Bamford's HydraB and Armstrong Capital Management entered into a joint venture in September 2022 and formed Hygen Energy. The joint venture aim is to build, fund and management hydrogen production facilities in the United Kingdom and Ireland.

The parent company of British Gas, Centrica, announced in late 2022 that it would be entering into a joint venture with Ryze Hydrogen. The two companies would together develop a hydrogen pathway with the aim of "kickstarting the UK hydrogen economy." Ryze Hydrogen, Hygen Energy and Northern Gas Networks then announced the development of a hydrogen production facility in Bradford, West Yorkshire. The facility will use renewable energy to power an electrolyser which will produce clean hydrogen.

In February 2024, Bamford's investment arm Hycap opened offices in Abu Dhabi, UAE, where it would also setup a hydrogen-focus complex in the region.

In June 2025, Bamford was awarded a CBE in the 2025 Birthday Honours.

== Boards of directors ==
Bamford has served on the board of directors of dozens of companies. Currently, he is on the board of directors for Bamelectrics Ltd., Nelelectrics Ltd., JCB Consumer Products Ltd., JCB Ltd., and J.C.B. Service.

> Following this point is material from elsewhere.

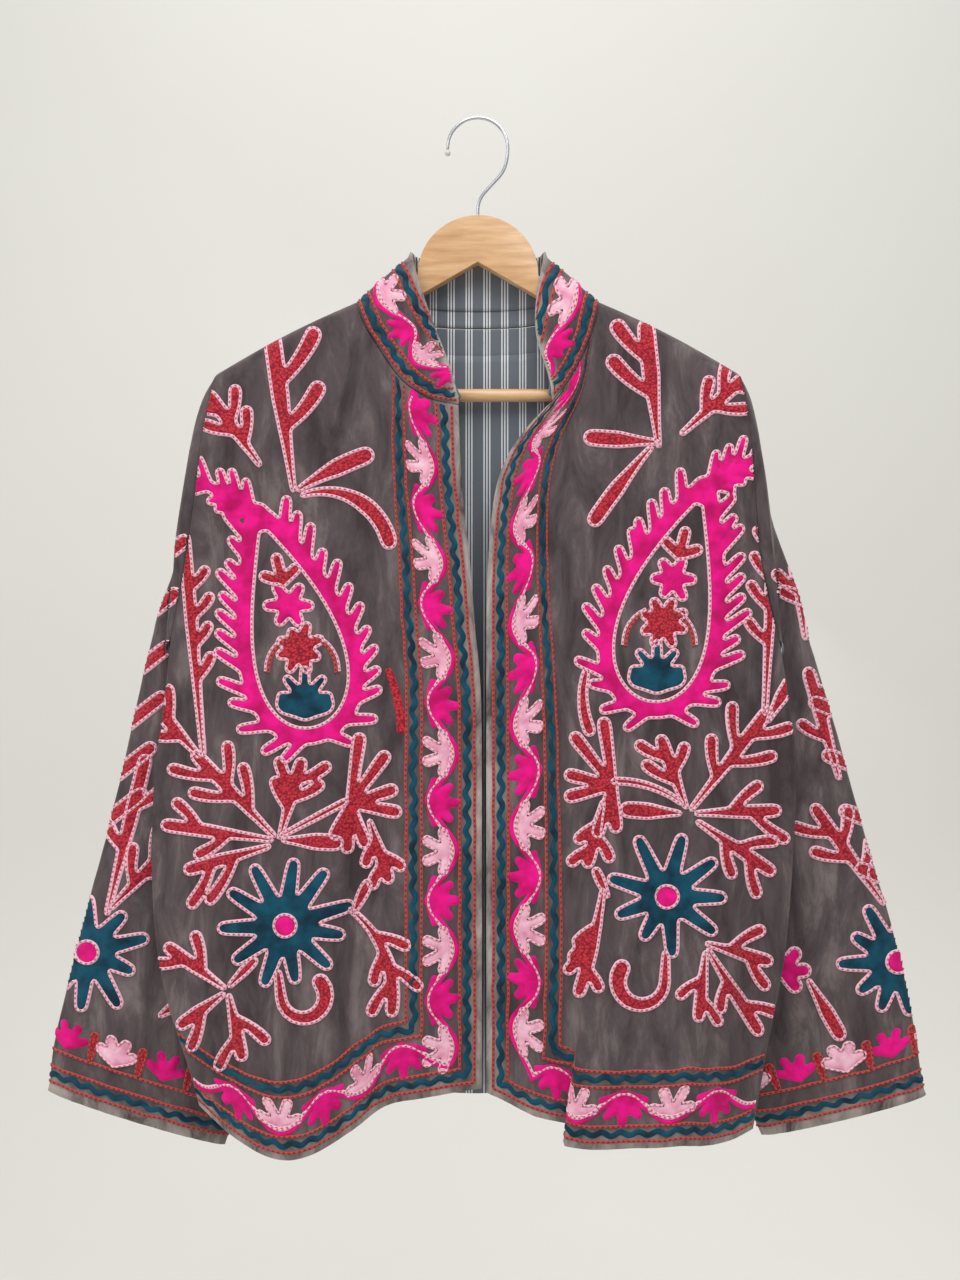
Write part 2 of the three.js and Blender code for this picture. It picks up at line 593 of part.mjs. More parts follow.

He also served as a director at the following firms, but resigned: BHoldings Ltd., J.C. Bamford Excavators Ltd., J.C.B. Earthmovers Ltd., J.C.B. Sales Ltd., JCB Cab Systems Ltd., JCB Compact Products Ltd., JCB Heavy Products Ltd., JCB Landpower Ltd., JCB Materials Handling Ltd., JCB Power Systems Ltd., JCB Transmissions, JCB Power Products Ltd., JCB Finance (Leasing) Ltd., JCB Finance Ltd., Landpower Leasing Ltd., Lucas Love Ltd., RAJ Capital Ltd., Panholdco Ltd., and Panholdco 2 Ltd.

== Personal life ==
Bamford is said to be a fan of motor sport.

Jo Bamford is heir to a multi-billion pound family fortune. His father, Lord Bamford, "is one of the U.K.'s most successful industrialists", chairman of the UK's JCB Company, a manufacturer of excavators, earthmovers and farming equipment, with over 10,000 employees, founded by Joseph Cyril Bamford in 1945. The Bamford family is one of the biggest political financial backers behind former UK Prime Minister Boris Johnson.